Reproduce the listing below without any change.

___ Supplied material

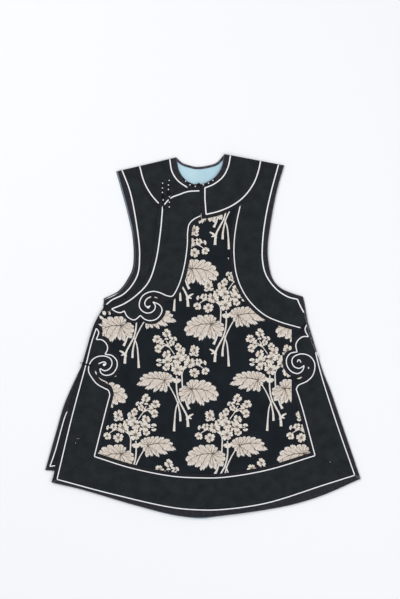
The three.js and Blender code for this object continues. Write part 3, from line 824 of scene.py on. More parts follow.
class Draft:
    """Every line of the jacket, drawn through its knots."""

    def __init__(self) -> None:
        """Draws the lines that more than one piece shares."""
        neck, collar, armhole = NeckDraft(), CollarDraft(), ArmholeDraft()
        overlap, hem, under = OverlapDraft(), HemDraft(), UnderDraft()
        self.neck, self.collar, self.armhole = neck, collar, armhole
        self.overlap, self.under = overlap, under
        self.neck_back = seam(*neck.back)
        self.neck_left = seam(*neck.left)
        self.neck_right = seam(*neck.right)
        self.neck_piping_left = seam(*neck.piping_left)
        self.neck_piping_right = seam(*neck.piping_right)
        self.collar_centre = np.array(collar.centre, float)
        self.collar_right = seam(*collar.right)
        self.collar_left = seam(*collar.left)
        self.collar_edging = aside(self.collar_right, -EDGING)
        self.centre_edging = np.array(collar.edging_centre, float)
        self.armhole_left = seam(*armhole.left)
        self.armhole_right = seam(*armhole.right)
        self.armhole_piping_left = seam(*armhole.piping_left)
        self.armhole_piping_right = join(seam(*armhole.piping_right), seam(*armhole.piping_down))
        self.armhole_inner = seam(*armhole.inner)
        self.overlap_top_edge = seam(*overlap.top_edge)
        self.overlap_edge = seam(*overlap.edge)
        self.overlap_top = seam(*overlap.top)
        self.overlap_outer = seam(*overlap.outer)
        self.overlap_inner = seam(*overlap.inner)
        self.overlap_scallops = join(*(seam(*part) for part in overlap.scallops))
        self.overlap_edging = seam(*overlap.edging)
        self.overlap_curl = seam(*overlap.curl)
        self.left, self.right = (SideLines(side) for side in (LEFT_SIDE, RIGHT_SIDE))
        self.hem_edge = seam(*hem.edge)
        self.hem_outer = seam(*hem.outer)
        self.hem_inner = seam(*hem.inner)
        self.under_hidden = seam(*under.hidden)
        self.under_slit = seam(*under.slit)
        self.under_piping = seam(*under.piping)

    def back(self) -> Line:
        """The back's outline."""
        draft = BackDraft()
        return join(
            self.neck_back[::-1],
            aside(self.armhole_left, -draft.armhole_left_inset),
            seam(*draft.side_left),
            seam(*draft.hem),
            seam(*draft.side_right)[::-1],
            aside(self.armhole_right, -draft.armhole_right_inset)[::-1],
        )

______

§ **Answer in full**
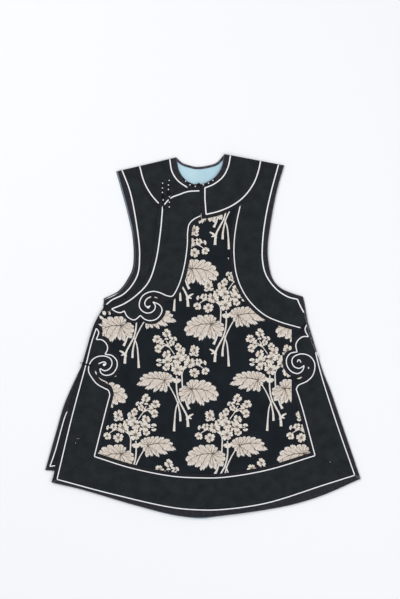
The three.js and Blender code for this object continues. Write part 3, from line 824 of scene.py on. More parts follow.
class Draft:
    """Every line of the jacket, drawn through its knots."""

    def __init__(self) -> None:
        """Draws the lines that more than one piece shares."""
        neck, collar, armhole = NeckDraft(), CollarDraft(), ArmholeDraft()
        overlap, hem, under = OverlapDraft(), HemDraft(), UnderDraft()
        self.neck, self.collar, self.armhole = neck, collar, armhole
        self.overlap, self.under = overlap, under
        self.neck_back = seam(*neck.back)
        self.neck_left = seam(*neck.left)
        self.neck_right = seam(*neck.right)
        self.neck_piping_left = seam(*neck.piping_left)
        self.neck_piping_right = seam(*neck.piping_right)
        self.collar_centre = np.array(collar.centre, float)
        self.collar_right = seam(*collar.right)
        self.collar_left = seam(*collar.left)
        self.collar_edging = aside(self.collar_right, -EDGING)
        self.centre_edging = np.array(collar.edging_centre, float)
        self.armhole_left = seam(*armhole.left)
        self.armhole_right = seam(*armhole.right)
        self.armhole_piping_left = seam(*armhole.piping_left)
        self.armhole_piping_right = join(seam(*armhole.piping_right), seam(*armhole.piping_down))
        self.armhole_inner = seam(*armhole.inner)
        self.overlap_top_edge = seam(*overlap.top_edge)
        self.overlap_edge = seam(*overlap.edge)
        self.overlap_top = seam(*overlap.top)
        self.overlap_outer = seam(*overlap.outer)
        self.overlap_inner = seam(*overlap.inner)
        self.overlap_scallops = join(*(seam(*part) for part in overlap.scallops))
        self.overlap_edging = seam(*overlap.edging)
        self.overlap_curl = seam(*overlap.curl)
        self.left, self.right = (SideLines(side) for side in (LEFT_SIDE, RIGHT_SIDE))
        self.hem_edge = seam(*hem.edge)
        self.hem_outer = seam(*hem.outer)
        self.hem_inner = seam(*hem.inner)
        self.under_hidden = seam(*under.hidden)
        self.under_slit = seam(*under.slit)
        self.under_piping = seam(*under.piping)

    def back(self) -> Line:
        """The back's outline."""
        draft = BackDraft()
        return join(
            self.neck_back[::-1],
            aside(self.armhole_left, -draft.armhole_left_inset),
            seam(*draft.side_left),
            seam(*draft.hem),
            seam(*draft.side_right)[::-1],
            aside(self.armhole_right, -draft.armhole_right_inset)[::-1],
        )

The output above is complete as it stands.